■ TO DO
In the material below, the lines containing the word "that" are required; copy each of them.

******************************

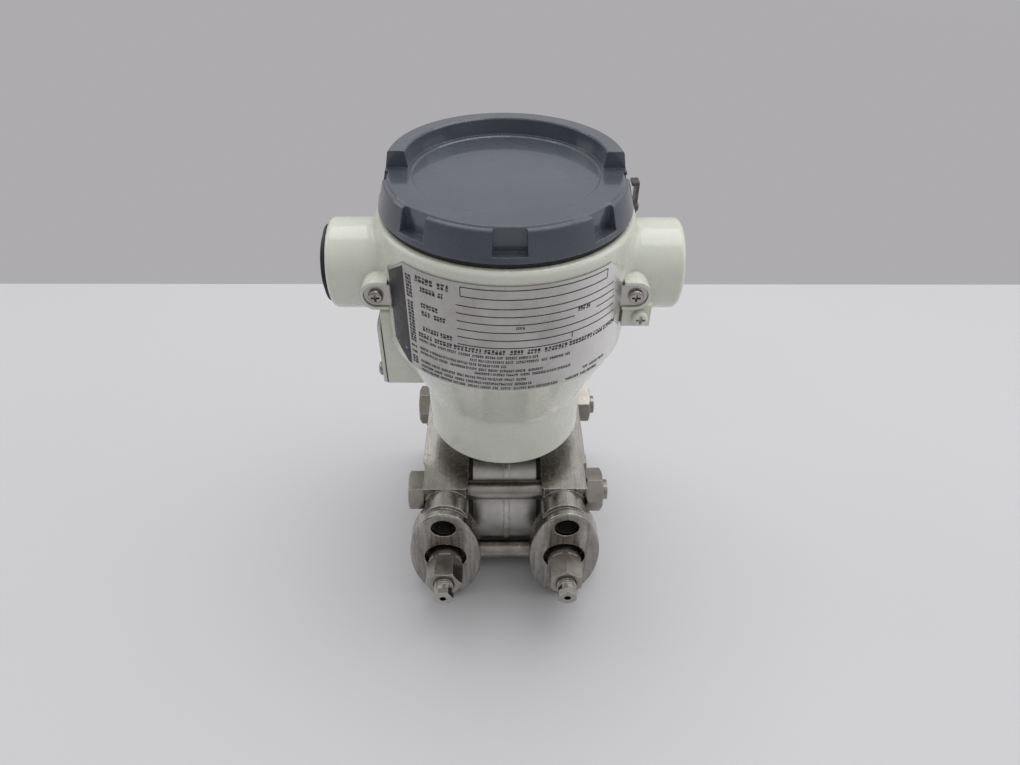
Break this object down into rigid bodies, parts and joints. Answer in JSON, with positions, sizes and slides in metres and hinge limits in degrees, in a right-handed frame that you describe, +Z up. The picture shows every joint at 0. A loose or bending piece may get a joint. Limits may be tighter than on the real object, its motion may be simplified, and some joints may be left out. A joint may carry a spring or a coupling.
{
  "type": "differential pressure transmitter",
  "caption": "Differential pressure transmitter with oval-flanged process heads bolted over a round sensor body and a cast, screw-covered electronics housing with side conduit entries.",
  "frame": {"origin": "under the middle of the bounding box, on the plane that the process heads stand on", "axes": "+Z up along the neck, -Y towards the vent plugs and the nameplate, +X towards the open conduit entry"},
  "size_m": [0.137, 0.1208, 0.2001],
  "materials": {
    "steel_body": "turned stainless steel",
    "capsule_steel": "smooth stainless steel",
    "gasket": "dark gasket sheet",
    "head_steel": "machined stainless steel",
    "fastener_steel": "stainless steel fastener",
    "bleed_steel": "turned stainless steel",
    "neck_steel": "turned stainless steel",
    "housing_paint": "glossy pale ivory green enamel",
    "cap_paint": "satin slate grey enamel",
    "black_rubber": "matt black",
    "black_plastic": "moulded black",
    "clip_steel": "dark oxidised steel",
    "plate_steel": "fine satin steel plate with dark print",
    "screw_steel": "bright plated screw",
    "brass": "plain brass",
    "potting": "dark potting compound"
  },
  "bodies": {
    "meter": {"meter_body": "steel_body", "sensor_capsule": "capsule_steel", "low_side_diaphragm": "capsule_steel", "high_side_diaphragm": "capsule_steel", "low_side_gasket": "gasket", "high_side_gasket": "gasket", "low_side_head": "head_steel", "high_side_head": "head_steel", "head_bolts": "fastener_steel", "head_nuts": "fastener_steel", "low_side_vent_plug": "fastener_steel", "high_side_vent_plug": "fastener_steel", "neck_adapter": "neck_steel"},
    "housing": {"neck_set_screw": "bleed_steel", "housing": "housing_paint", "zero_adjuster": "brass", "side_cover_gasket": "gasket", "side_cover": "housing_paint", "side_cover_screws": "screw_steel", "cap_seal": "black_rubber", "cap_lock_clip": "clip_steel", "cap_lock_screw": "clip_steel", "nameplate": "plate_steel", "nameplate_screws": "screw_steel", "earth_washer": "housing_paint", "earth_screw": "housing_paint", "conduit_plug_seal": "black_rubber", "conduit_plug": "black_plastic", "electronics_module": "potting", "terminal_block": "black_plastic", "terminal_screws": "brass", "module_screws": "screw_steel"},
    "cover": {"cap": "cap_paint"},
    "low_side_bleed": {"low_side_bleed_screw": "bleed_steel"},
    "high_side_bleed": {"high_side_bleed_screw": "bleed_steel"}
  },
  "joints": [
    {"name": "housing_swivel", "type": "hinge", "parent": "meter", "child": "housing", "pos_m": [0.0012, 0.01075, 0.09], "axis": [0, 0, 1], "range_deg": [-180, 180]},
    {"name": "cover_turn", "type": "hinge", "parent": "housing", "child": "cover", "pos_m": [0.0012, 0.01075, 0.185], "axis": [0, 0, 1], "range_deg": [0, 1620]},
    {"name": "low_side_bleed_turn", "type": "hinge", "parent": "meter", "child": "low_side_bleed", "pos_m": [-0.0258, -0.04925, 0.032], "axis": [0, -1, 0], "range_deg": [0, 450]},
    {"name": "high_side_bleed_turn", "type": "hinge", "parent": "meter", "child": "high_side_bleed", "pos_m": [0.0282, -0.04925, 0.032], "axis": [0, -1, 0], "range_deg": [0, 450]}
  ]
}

******************************

■ ANSWER FOR THE TASK
Break this object down into rigid bodies, parts and joints. Answer in JSON, with positions, sizes and slides in metres and hinge limits in degrees, in a right-handed frame that you describe, +Z up. The picture shows every joint at 0. A loose or bending piece may get a joint. Limits may be tighter than on the real object, its motion may be simplified, and some joints may be left out. A joint may carry a spring or a coupling.
  "frame": {"origin": "under the middle of the bounding box, on the plane that the process heads stand on", "axes": "+Z up along the neck, -Y towards the vent plugs and the nameplate, +X towards the open conduit entry"},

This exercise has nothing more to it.